If you already work with creep-strength enhanced ferritic steels like P91, much of the preheat and interpass logic here will feel familiar – 4140 and 4340 sit in a similar hardenability bracket, just without the elevated-temperature creep service that drives P91 requirements.
Scope note: AISI 4140 (chromium-molybdenum) and 4340 (chromium-nickel-molybdenum) are both quenched-and-tempered, medium-carbon low-alloy steels used for shafts, gears, tooling, fasteners and structural components requiring high strength. Their welding behaviour is close enough that this guide treats them together, calling out differences where they matter.

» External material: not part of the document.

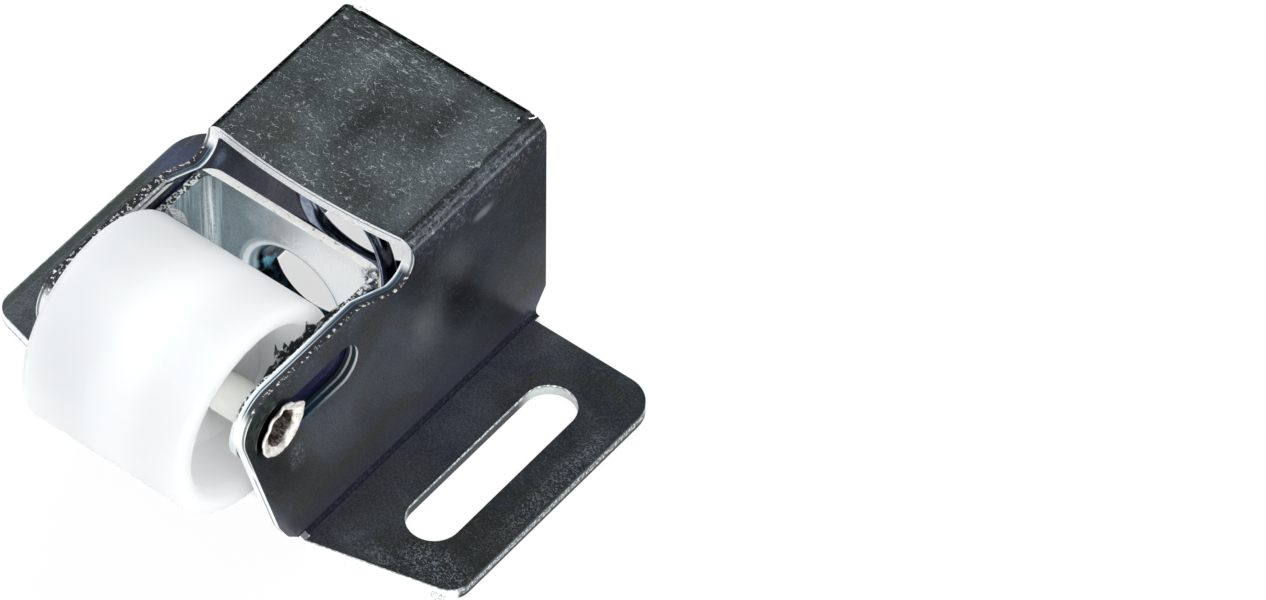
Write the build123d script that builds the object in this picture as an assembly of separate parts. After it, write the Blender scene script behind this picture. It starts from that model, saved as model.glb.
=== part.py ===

Why These Alloys Are Different From Mild Steel
Mild steel (A36, 1018) has low hardenability – it simply does not form much martensite even when cooled quickly, so preheat is rarely a serious concern. 4140 and 4340 are the opposite: their carbon content combined with chromium, molybdenum, and (in the case of 4340) nickel gives them deep hardenability, meaning even moderate cooling rates from a weld arc can produce a hard, brittle HAZ.
Carbon equivalent tells the story
Carbon equivalent (CE) is the standard way to quantify how much preheat and hydrogen control a steel needs. Both 4140 and 4340 sit well above the 0.45 threshold most codes use to flag steels as requiring mandatory preheat and low-hydrogen practice.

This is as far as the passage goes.